Des migrants embarquent à bord d’un bateau turc dans le port de Mytilène, lundi 4 avril.
Selon une nouvelle loi réorganisant l’asile en Grèce, adoptée le 1er avril, les migrants susceptibles d’être renvoyés en Turquie doivent, soit avoir renoncé à leur droit de demander l’asile en Grèce, soit avoir été déboutés de leur demande en première instance. Le gouvernement grec affirme que la loi respecte totalement la convention de Genève de 1949, texte fondateur des droits des réfugiés en Europe, mais le Haut-Commissariat des Nations unies pour les réfugiés (HCR) lui-même se dit inquiet des conditions d’application de l’asile dans les quatre centres d’enregistrement des îles de la mer Egée. « Il y a des failles sérieuses dans la procédure d’asile. Nous demandons à l’Etat de garantir que chaque demande sera évaluée individuellement et que le droit à l’appel sera respecté », explique Katerina Kitidi, porte-parole du HCR présente à Chios.« Et puis, il faut aussi prévoir des conditions décentes d’hébergement, en privilégiant toutes les solutions en dehors de la détention, le temps de l’examen du dossier. »
Or, depuis le 20 mars, les camps d’enregistrement, qui étaient jusqu’ici des camps ouverts, se sont transformés en centre de détention. Tous les nouveaux arrivants, jusqu’à 1 700 sur l’île de Chios (alors que la capacité du camp de Vial n’excède pas 1 200 places), sont enfermés, jusqu’à ce que le service d’asile ait statué sur leur sort. A condition qu’ils aient pu déposer une demande d’asile.

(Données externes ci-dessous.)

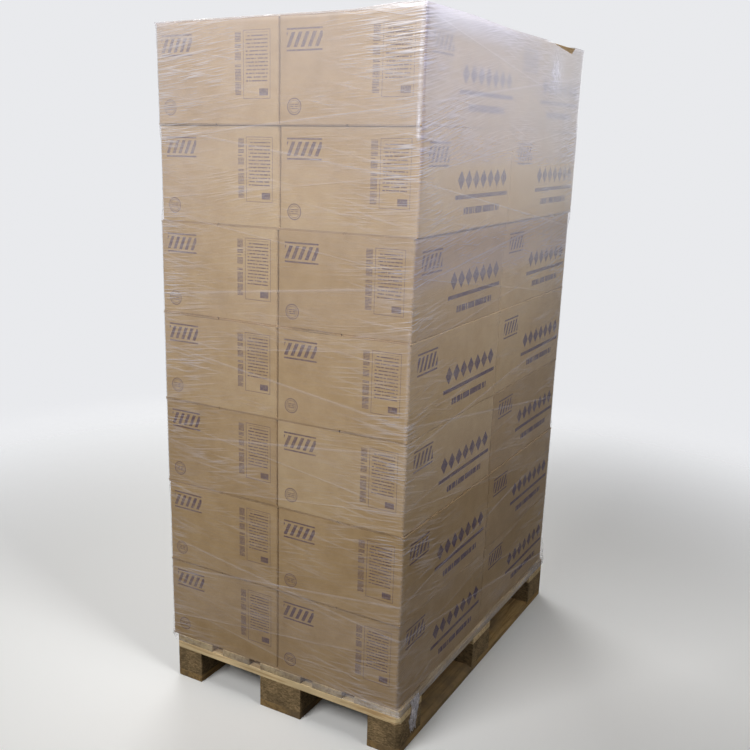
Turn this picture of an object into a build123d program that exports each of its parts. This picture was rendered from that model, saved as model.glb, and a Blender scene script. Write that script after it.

« On a décidé de s’échapper »
« Moi, je suis arrivé le 21 à Chios, raconte Sharrkar. Trente fois j’ai frappé à la porte du bureau d’asile, trente fois on m’a dit de revenir plus tard. Quinze jours que ça dure ! Au final, quand la date des renvois vers la Turquie a commencé à se rapprocher et que des bagarres ont éclaté entre Afghans et Syriens à Vial, on a décidé de s’échapper. » Jusqu’au 20 mars dernier, les camps d’enregistrement servaient principalement à enregistrer des migrants en transit vers les pays du nord de l’Europe. D’un coup les services d’asile de ces centres se sont retrouvés débordés de demandes sans le personnel nécessaire, car l’Europe n’a toujours pas envoyé les 4 000 agents promis au lendemain de l’accord du 18 mars. La France diligente environ 200 personnes. Pour l’instant, il s’agit principalement de policiers et CRS pour participer aux opérations de renvoi qui prévoient que chaque migrant sera escorté par un policier grec ou un agent de Frontex. Le renfort en personnel qualifié pour l’asile tarde encore.